What were their expectations prior to coming to uni? 

Most expected it to be a big change from school.

  1. Study would be self-directed, with little interaction or support.
  2. The university environment would be large and impersonal.

"Coming to university was daunting."

"I thought it would be hard. That everything would be hard - meeting people, learning how the city worked. Everyone told me that lecturers don't care about you. I was a bit worried about the workload."

"I thought I was going to be a little fish in a big pond."

What was the reality?

Study

  • Three students said they'd struggled with their study in the first year - the work was too hard. Two got support from Student Learning and one got support from the Faculty (including the associate Dean). 
  • One other student also said she'd got a lot of support from Student Learning: "I didn't know then that there would be so much help available. I didn't know there were tutorials, I thought it would just be lectures. So it was actually way nicer." 
  • One of the students that struggled commented that the different academic focus was good: "In NCEA, they tell you want to think. I got good at copying and pasting and memorising. At university, they reward you for original thought."

Life

  • All of the students had found it easy to make new friends. "I enjoyed meeting so many people from all over New Zealand."
  • Three students commented that the awhina programme had been wonderful to be involved in.
  • However, the Masters student finds her current situation very lonely - see notes further down.

 

 

Choosing Victoria

Three students commented that the face-to-face contact they'd had with someone from Vic while at school had been influential in their choice (eg, outreach visit to school, info evening, 'Vic rep') .
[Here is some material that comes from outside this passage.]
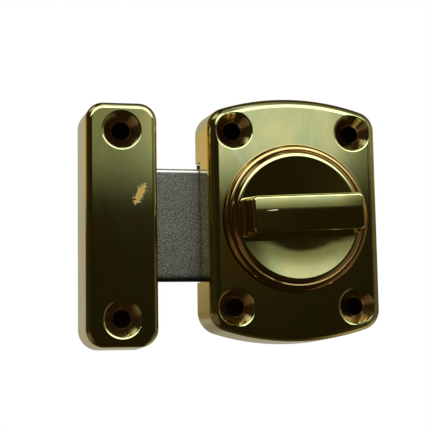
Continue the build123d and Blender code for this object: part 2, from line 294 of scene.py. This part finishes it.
def brass(name, rough, painted_light, shade_rough, painted_reflection=None):
    """Polished plating: cloudy polish, fine scratches, rubbed edges, painted bronze shade with a painted
    highlight ring, and one painted reflection streak. The function passed in gives the amount of painted
    shade and the painted highlight ring in it."""
    material, nodes, shader = new_material(name)
    depth = nodes.place()[1]
    cloud = nodes.noise(110.0, detail=4.0, stretch=(1.0, 1.0, 0.45), distortion=0.6)
    scratch = nodes.noise(900.0, detail=4.0, roughness=0.7, stretch=(0.15, 1.0, 1.0))
    edge = nodes.span(nodes.add("ShaderNodeNewGeometry").outputs["Pointiness"], 0.52, 0.60)
    tint = nodes.blend(nodes.span(cloud, 0.38, 0.62), GOLD, GOLD_CLOUD)
    tint = nodes.blend(nodes.times(edge, 0.5), tint, GOLD_EDGE)
    amount, lip_highlight = painted_light(nodes)
    painted_shade = nodes.times(amount, nodes.fade(depth, *SHADE_FRONT))
    # painted shade: bronze colour in the countersinks and round the knob's rim
    tint = nodes.blend(painted_shade, tint, BRONZE_SHADE)
    # painted highlight: a pale ring round the edge of each screw hole
    tint = nodes.blend(nodes.times(painted_shade, lip_highlight), tint, LIP_HIGHLIGHT)
    metal = 1.0
    if painted_reflection:
        # painted reflection: the streak's dull colour
        reflection_amount = nodes.times(painted_reflection_mask(nodes, painted_reflection), nodes.fade(depth, *REFLECTION_FRONT))
        tint = nodes.blend(reflection_amount, tint, painted_reflection["colour"])
        metal = nodes.fade(reflection_amount, 0.0, 1.0, 0.15)
    nodes.put(shader.inputs["Metallic"], metal)
    nodes.join(tint, shader.inputs["Base Color"])
    polish = nodes.span(cloud, 0.3, 0.7, rough, rough * 1.5)
    scratched = nodes.span(scratch, 0.66, 0.8, 0.0, 0.05)
    polish = nodes.plus(polish, scratched, nodes.times(painted_shade, shade_rough))
    nodes.join(polish, shader.inputs["Roughness"])
    height = nodes.plus(nodes.noise(260.0, detail=1.0), nodes.times(scratch, 0.15))
    nodes.join(nodes.bump(height, 0.06, 0.00004), shader.inputs["Normal"])
    return material


def blasted_steel(name):
    """Blasted grey steel for the bolt: fine even grain, with a painted highlight along its top edge and
    painted shade along the bottom."""
    material, nodes, shader = new_material(name)
    low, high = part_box("bolt")
    up = nodes.place()[2]
    painted_top_highlight = nodes.span(up, *(high[2] - below for below in HIGHLIGHT_BAND))
    painted_bottom_shade = nodes.span(up, *(low[2] + above for above in SHADE_BAND), 0.9, 0.0)
    grain = nodes.noise(3800.0, detail=1.0, roughness=0.6)
    cloud = nodes.noise(90.0, detail=3.0)
    tint = nodes.blend(nodes.span(grain, 0.35, 0.68), rgb(0.04, 0.037, 0.025), rgb(0.56, 0.53, 0.45))
    tint = nodes.blend(nodes.span(cloud, 0.35, 0.75, 0.0, 0.35), tint, rgb(0.13, 0.12, 0.09))
    # painted highlight along the bolt's top edge and painted shade along its bottom edge
    tint = nodes.blend(painted_top_highlight, tint, rgb(0.92, 0.91, 0.86))
    tint = nodes.blend(painted_bottom_shade, tint, rgb(0.02, 0.018, 0.012))
    nodes.join(tint, shader.inputs["Base Color"])
    shader.inputs["Metallic"].default_value = 0.9
    polish = nodes.span(grain, 0.3, 0.7, 0.40, 0.28)
    polish = nodes.math("SUBTRACT", polish, nodes.times(painted_top_highlight, 0.12))
    nodes.join(polish, shader.inputs["Roughness"])
    nodes.join(nodes.bump(grain, 0.5, 0.00008), shader.inputs["Normal"])
    return material


def plated_steel(name, colour, rough, stretch):
    """Plated steel with a drawn or rolled grain along one way."""
    material, nodes, shader = new_material(name)
    grain = nodes.noise(700.0, detail=3.0, stretch=stretch)
    cloud = nodes.noise(120.0, detail=2.0)
    dark = rgb(*(0.8 * channel for channel in colour[:3]))
    nodes.join(nodes.blend(nodes.span(cloud, 0.3, 0.7), colour, dark), shader.inputs["Base Color"])
    shader.inputs["Metallic"].default_value = 1.0
    nodes.join(nodes.span(grain, 0.3, 0.7, rough * 0.8, rough * 1.2), shader.inputs["Roughness"])
    nodes.join(nodes.bump(grain, 0.15, 0.00003), shader.inputs["Normal"])
    return material


def nylon(name):
    material, nodes, shader = new_material(name)
    cloud = nodes.noise(300.0, detail=3.0)
    tint = nodes.blend(cloud, rgb(0.74, 0.71, 0.62), rgb(0.83, 0.81, 0.73))
    nodes.join(tint, shader.inputs["Base Color"])
    nodes.join(nodes.span(cloud, 0.3, 0.7, 0.35, 0.5), shader.inputs["Roughness"])
    shader.inputs["Subsurface Weight"].default_value = 0.15
    shader.inputs["Subsurface Radius"].default_value = (0.001, 0.001, 0.0008)
    return material


def paint_nodes():
    case_sinks, keeper_sinks = countersink_painted_light("case_screws"), countersink_painted_light("keeper_screws")
    finishes = {
        "latch_case": brass("case_brass", 0.06, case_sinks, SINK_ROUGHNESS),
        "turn_knob": brass("knob_brass", 0.03, rim_painted_shade, RIM_ROUGHNESS, GRIP_REFLECTION),
        "keeper_case": brass("keeper_brass", 0.06, keeper_sinks, SINK_ROUGHNESS, KEEPER_REFLECTION),
        "bolt": blasted_steel("bolt_steel"),
        "back_plate": plated_steel("pressed_steel", rgb(0.62, 0.63, 0.62), 0.32, (0.1, 1, 1)),
        "plate_screws": plated_steel("bright_steel", rgb(0.72, 0.72, 0.70), 0.2, (1, 1, 1)),
        "detent_spring": plated_steel("spring_steel", rgb(0.24, 0.27, 0.34), 0.25, (0.1, 1, 1)),
        "knob_washer": nylon("nylon"),
    }
    finishes["crank_plate"] = finishes["back_plate"]
    finishes["crank_pin"] = finishes["plate_screws"]
    finishes["shaft_screw"] = finishes["plate_screws"]
    finishes["detent_cam"] = finishes["knob_washer"]
    for name, node in frame["nodes"].items():
        node.data.materials.clear()
        node.data.materials.append(finishes[name])


# --- floor, screw holes and light ----------------------------------------------------------

FLOOR_DROP = 0.09                   # below the object's lowest point
FLOOR_SIZE = 1.4
SHADE_DEPTH = 0.007                 # from the mounting surface into each screw hole
UPRIGHT = (math.pi / 2, 0, 0)       # turns a flat disc to face the front
KEY_PLACE = (-0.15, -0.6, 0.9)
KEY_SIZE = (0.6, 0.4)
KEY_POWER = 14.0


def make_floor():
    lowest = cad_box[0][2]
    bpy.ops.mesh.primitive_plane_add(size=FLOOR_SIZE, location=(0, 0, lowest - FLOOR_DROP))
    floor = bpy.context.object
    floor.name = "floor"
    material, _, shader = new_material("floor_white")
    shader.inputs["Base Color"].default_value = rgb(0.93, 0.93, 0.92)
    shader.inputs["Roughness"].default_value = 0.8
    shader.inputs["Emission Color"].default_value = rgb(1, 1, 1)
    shader.inputs["Emission Strength"].default_value = 0.25
    floor.data.materials.append(material)
    floor.visible_glossy = False


def make_hole_shades():
    """A dark disc deep in each open screw hole, in place of the unlit door behind it. The discs are
    not part of the object."""
    material, _, shader = new_material("hole_shade")
    shader.inputs["Base Color"].default_value = rgb(0.006, 0.004, 0.002)
    shader.inputs["Roughness"].default_value = 0.9
    shader.inputs["Specular IOR Level"].default_value = 0.1
    for mount in frame["record"]["mounts"]:
        if mount["kind"] != "bolt_pattern":
            continue
        middle, dims = mount["pos_m"], mount["dims"]
        radius = dims["hole_r_mm"] / 1000
        half_across = dims.get("spacing_x_mm", 0.0) / 2000
        half_up = dims["spacing_y_mm"] / 2000
        body = mount["name"].split("_")[0]
        places = {(side * half_across, rise * half_up) for side in (-1, 1) for rise in (-1, 1)}
        for across, up in sorted(places):
            place = (middle[0] + across, -SHADE_DEPTH, middle[2] + up)
            bpy.ops.mesh.primitive_circle_add(
                vertices=48, radius=radius, fill_type="NGON", location=place, rotation=UPRIGHT
            )
            shade = bpy.context.object
            shade.name = "hole_shade"
            shade.data.materials.append(material)
            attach(shade, body)


def make_key_light():
    data = bpy.data.lights.new("key", "AREA")
    data.shape = "RECTANGLE"
    data.size, data.size_y = KEY_SIZE
    data.energy = KEY_POWER
    light = bpy.data.objects.new("key", data)
    light.location = KEY_PLACE
    light.rotation_euler = (-Vector(KEY_PLACE)).to_track_quat("-Z", "Y").to_euler()
    light.visible_glossy = False
    bpy.context.scene.collection.objects.link(light)


# --- surroundings --------------------------------------------------------------------------
# Each direction's right, front, back and up run from -1 to 1, and across is right over front.

WINDOW_POWER = 2.8                  # of the wide high part, where the sill's is about 0.9
WINDOW_LOW = rgb(0.66, 0.75, 0.50)
WINDOW_HIGH = rgb(0.68, 0.78, 0.77)
ROOM_DARK = rgb(0.013, 0.010, 0.003)
ROOM_PALER = rgb(0.030, 0.022, 0.007)
ROOM_SIDES = rgb(0.11, 0.085, 0.055)
ROOM_LOW_RIGHT = rgb(0.42, 0.36, 0.20)
ORANGE_WALL = rgb(0.46, 0.27, 0.05)
CARD_PALE = rgb(0.80, 0.74, 0.60)
CARD_AMBER = rgb(0.95, 0.74, 0.36)
NEARLY_SIDEWAYS = 0.05              # the least front that across is worked out with


def window_strength(nodes, right, front, across, up):
    """The window in front: a sharp sill low down, a wide bright part above it, and a dimmer patch high at
    the left."""
    sill = nodes.plus(nodes.span(up, 0.134, 0.142, 0.0, 0.27), nodes.span(up, 0.142, 0.18, 0.0, 0.65))
    left_end = nodes.plus(
        nodes.span(across, 0.02, 0.10, 0.0, 0.3),
        nodes.span(across, 0.12, 0.22, 0.0, 0.7),
    )
    right_end = nodes.fade(across, 0.33, 0.37, 0.22)
    low_part = nodes.times(sill, left_end, right_end)

    width = nodes.times(nodes.span(across, -0.7, -0.2), nodes.fade(across, 0.7, 1.4, 0.1))
    height = nodes.times(nodes.span(up, 0.26, 0.38), nodes.fade(up, 0.70, 0.84, 0.12))
    high_part = nodes.times(width, height, WINDOW_POWER)

    patch = nodes.times(nodes.span(right, -0.5, -0.25, 0.8, 0.0), nodes.span(up, 0.6, 0.75))
    strength = nodes.math("MAXIMUM", nodes.math("MAXIMUM", low_part, high_part), patch)
    return nodes.times(strength, nodes.span(front, -0.15, 0.05))


def add_dark_room(nodes, right, back, across, up):
    """A dark room, a little paler below the window and to the right, and a dim brown at both sides."""
    paler = nodes.times(
        nodes.span(across, 0.17, 0.20),
        nodes.fade(across, 0.20, 0.32),
        nodes.span(up, 0.0, 0.09),
    )
    colour = nodes.blend(paler, ROOM_DARK, ROOM_PALER)

    beside = nodes.span(nodes.math("ABSOLUTE", right), 0.4, 0.8)
    sides = nodes.times(beside, nodes.fade(up, -0.3, -0.1, 0.1))
    far_right = nodes.span(right, 0.7, 0.9)
    colour = nodes.blend(nodes.math("MAXIMUM", sides, far_right), colour, ROOM_SIDES)

    low_right = nodes.times(
        nodes.span(right, 0.3, 0.6),
        nodes.span(back, -0.1, 0.2),
        nodes.fade(up, -0.5, -0.3),
    )
    return nodes.blend(low_right, colour, ROOM_LOW_RIGHT)


def add_orange_wall(nodes, colour, back, up):
    """Orange from beside the object to the card behind it, strongest just above level."""
    amount = nodes.times(
        nodes.span(back, 0.10, 0.5),
        nodes.fade(back, 0.82, 0.92),
        nodes.span(up, 0.1, 0.15, 0.08, 1.0),
        nodes.fade(up, 0.2, 0.4, 0.15),
    )
    return nodes.blend(amount, colour, ORANGE_WALL)


def add_card(nodes, colour, right, back, up):
    """A pale card behind, dimmer above and below the object. Its left is amber, and dimmer low down."""
    pale_part = nodes.span(right, -0.31, -0.24)
    left_part = nodes.span(up, 0.0, 0.15, 0.45, 1.1)
    amount = nodes.times(
        nodes.fade(up, 0.25, 0.7, 0.2),
        nodes.span(up, -0.45, -0.1, 0.25, 1.0),
        nodes.span(back, 0.80, 0.90, 0.0, 0.5),
        nodes.math("MAXIMUM", left_part, pale_part),
    )
    return nodes.blend(amount, colour, nodes.blend(pale_part, CARD_AMBER, CARD_PALE))


def make_surroundings():
    """The room as the polished faces show it. Rays from the camera see plain white."""
    scene = bpy.context.scene
    scene.view_settings.view_transform = "Standard"
    scene.world = bpy.data.worlds.new("surroundings")
    scene.world.use_nodes = True
    nodes = Nodes(scene.world.node_tree)
    right, back, up = nodes.split(nodes.add("ShaderNodeTexCoord").outputs["Generated"])
    front = nodes.times(back, -1.0)
    across = nodes.math("DIVIDE", right, nodes.math("MAXIMUM", front, NEARLY_SIDEWAYS))

    colour = add_dark_room(nodes, right, back, across, up)
    colour = add_orange_wall(nodes, colour, back, up)
    colour = add_card(nodes, colour, right, back, up)
    room = nodes.add("ShaderNodeBackground")
    nodes.join(colour, room.inputs["Color"])

    strength = window_strength(nodes, right, front, across, up)
    window = nodes.add("ShaderNodeBackground")
    nodes.join(nodes.blend(nodes.span(strength, 0.1, 1.0), WINDOW_LOW, WINDOW_HIGH), window.inputs["Color"])
    nodes.join(strength, window.inputs["Strength"])

    reflected = nodes.add("ShaderNodeAddShader")
    nodes.join(room.outputs[0], reflected.inputs[0])
    nodes.join(window.outputs[0], reflected.inputs[1])
    backdrop = nodes.add("ShaderNodeBackground")
    backdrop.inputs["Color"].default_value = rgb(1, 1, 1)
    seen = nodes.add("ShaderNodeMixShader")
    nodes.join(nodes.add("ShaderNodeLightPath").outputs["Is Camera Ray"], seen.inputs[0])
    nodes.join(reflected.outputs[0], seen.inputs[1])
    nodes.join(backdrop.outputs[0], seen.inputs[2])
    nodes.join(seen.outputs[0], nodes.add("ShaderNodeOutputWorld").inputs["Surface"])


make_camera()
make_floor()
make_hole_shades()
make_surroundings()
make_key_light()
paint_nodes()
 "If someone talks about something and they are charismatic and they've got that energy then you want to go there."

 

Channels

Preferred channels (student could nominate more than one)

Blackboard4
Email3
Facebook2
Screens (muppets)1
Vic website1
MyVic1

 

All students use Facebook and get uni information that way. Two commented that they try to not be on Facebook a lot. "I don't want to be one of those people on their phones all the time."

Students generally commented that they get too many emails. "Email bombardment." Sign up options should be more granular. They want to get information about only what is of interest to them.

Three students said they use the screens just for finding out the time. 

Vic website

Five out of six students rarely or never use the Victoria website (apart from the shortcuts in the header menu).

Difficult to use

I would email someone, it's so much easier than using the website.

Only for school leavers

"The homepage is geared heavily towards people who don't yet study at Vic. Some uni websites are exciting because they cover what stydents are doing. I like to see where people have been taken and what happens to them after graduation." x2

Content unreliable

Three students commented that they don't trust the website content to be accurate / up to date.

"After looking at papers online I often send an email to someone. I can't rely on the website, I don't feel like it's up to date. I feel like I can't trust the website."

The Masters student commented that the student featured on the homepage of the School of Psychology site (Ben) left three years ago.

Faculty and schools sites

  • They just want to find the right person to talk to. This is usually at the bottom of the page. 
  • Most had never looked at the F&S site homepages. They found internal pages via search.

Vic website, Faculty site, School site - really confusing. Everything should be on the main site. Schools, faculties and Vic should all be one. We are all one university. I don't see why it can't all be the same thing.

Staff profiles

Room number

Research interests useful when choosing a supervisor if doing PG

 

Information needs

overview of where you're heading and what skills you'll have at the end.

Future planning - postgrad and jobs

 

 

Course finder

  • Wish it was easier to get from Current Students to Course Finder. "Sometimes you have to pretend (online) that you don't go here to get information."

 

News and events

  • Like hearing about big news that lifts the university - nice to have something to brag about. Most follow VUW FB page for that. 
  • Interested in things like talks about research subjects, but get the details in lecturers, from posters - they don't go looking for it online. 

Masters student

Talked about the Masters' experience: postgrad Masters students are isolated and lonely. They will be in their own office with maybe one other. Would like a hub or network or something.

Lack of info on what is required (after enrolment). 

"When you start putting it together in the last few months, that's when you realise how much you don't know." (about the process). Needs info about what's expected. "Existing info can contradict itself."





Key points

  • They can tell when something seems out-of-date, and they lose trust in the site.
  • Undergraduates only use F&S sites for staff information. They aren't looking at the homepages.
  • Even the most engaged students are not interested the news F&Ss produce. They do like to hear big uni news though.
  • Appearance of F&S pages in search results are very confusing for them. 
  • Can't understand why information is spread between a 'main' site and F&S sites. Wish it was all in one place.